Before he can respond, a creature emerges from the bushes, freezing in the flashlight’s beam.
A raccoon. One who looks like it’s regretting every choice that brought it to this encounter.
Eyes shining yellow, it pauses for a split second, then turns to rush back into the brush.
We stare. The raccoon makes so much noise in its escape that I laugh, even though my heart rate hasn’t dropped yet.
Shane relaxes, his shoulder bumping mine. Then he’s laughing too, a deep rumble that makes my stomach tighten.
“You were willing to fight a bear with me?” He nudges an elbow into my side as we begin to walk again.
“I wasn’t going to do the actual fighting. You’ve proven you have that covered.”
He chuckles, and we fall into a companionable silence.
Shane stays close the whole way back, our arms brushing.
His skin is warm against mine, but I feel even warmer on the inside.
Cozy, despite the circumstances. There’s a sense of otherworldliness being surrounded by trees, enveloped by the dark.
Crickets serenade us with their nighttime song the whole way back.
At the house, we part ways. The porch lights steal the night magic of the woods, any comradery gained by our brush with the bear left among the pines.
We’re employer and employee again. I try to ignore the sensation of loss settling over me.
This is the natural cycle.
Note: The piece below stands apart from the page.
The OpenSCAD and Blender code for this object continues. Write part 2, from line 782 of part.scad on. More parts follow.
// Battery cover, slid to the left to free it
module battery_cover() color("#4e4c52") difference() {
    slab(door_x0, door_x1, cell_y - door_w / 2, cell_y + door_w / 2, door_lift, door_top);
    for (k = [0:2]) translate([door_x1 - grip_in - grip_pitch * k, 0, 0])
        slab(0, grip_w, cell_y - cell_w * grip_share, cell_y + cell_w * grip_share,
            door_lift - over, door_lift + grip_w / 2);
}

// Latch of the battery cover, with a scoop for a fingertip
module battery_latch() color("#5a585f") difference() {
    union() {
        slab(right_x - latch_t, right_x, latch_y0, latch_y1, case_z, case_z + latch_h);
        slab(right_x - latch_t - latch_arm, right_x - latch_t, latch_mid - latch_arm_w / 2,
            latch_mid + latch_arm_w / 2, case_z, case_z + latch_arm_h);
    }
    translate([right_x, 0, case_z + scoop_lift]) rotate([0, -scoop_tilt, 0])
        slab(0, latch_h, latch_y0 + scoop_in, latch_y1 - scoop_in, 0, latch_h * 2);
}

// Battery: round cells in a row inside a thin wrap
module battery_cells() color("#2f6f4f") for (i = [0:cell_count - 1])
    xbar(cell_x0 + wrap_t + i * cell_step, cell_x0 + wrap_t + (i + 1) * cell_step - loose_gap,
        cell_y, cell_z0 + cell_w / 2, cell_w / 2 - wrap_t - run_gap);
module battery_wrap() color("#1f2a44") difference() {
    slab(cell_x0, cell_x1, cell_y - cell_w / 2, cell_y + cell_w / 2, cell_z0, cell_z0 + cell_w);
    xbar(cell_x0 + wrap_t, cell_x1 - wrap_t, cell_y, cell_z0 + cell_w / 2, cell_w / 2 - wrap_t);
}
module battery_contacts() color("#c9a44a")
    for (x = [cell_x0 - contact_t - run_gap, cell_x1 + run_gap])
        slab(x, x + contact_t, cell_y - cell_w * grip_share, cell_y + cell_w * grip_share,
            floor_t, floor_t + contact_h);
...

I shouldn’t mourn it any more than I’d grieve the setting sun dropping below the horizon. But a small, foolish part of me does.
· · ·
As I shower off sweat and dirt, I try not to think about how fun it was to walk back with Shane, how almost couple-y it felt. Being woken up from a post-sex snooze by a bear would be one hell of a first date.
A man doesn’t leave you to get eaten by a bear, and you think it’s a date?
He did say I have a nice face…
I can’t let myself think tonight was anything more than basic human decency.
I’ve learned I can’t trust my instincts.
I never doubted Keith. Looking back, I can see what should have been warning signs.
The way he was never home, the way his phone was always in sight, how he was always a little too friendly with women.
But I was sure he loved me, so I didn’t question the red flags. I just let those fuckers fly.
I’m contemplating what the future looks like sans Keith as I wrap myself in a towel and start to brush out my wet hair.
I’ve convinced myself that it’s going to be good when I feel something suspicious on the back of my skull.
Abandoning the brush to explore with my fingertips, I probe the tiny lump.
It shifts from my prodding but doesn’t come free.
Damnit.
I don’t have to see it to know what it is. A tick. Lodged directly on the back of my head, sucking my blood, and, considering we’re in Maine, possibly giving me Lyme disease. Despite the near- bath I took in bug spray before the hunt, I’ve been invaded. I weigh my options.
Try to remove it myself, or find Gretchen or Margot and ask them for help.
It’s an easy decision. The idea of breaking off the body and leaving the head embedded in my skin is horrifying. I need help. Throwing on a pair of sleep shorts and a hoodie, I grab tweezers from my makeup bag and head out of the bedroom.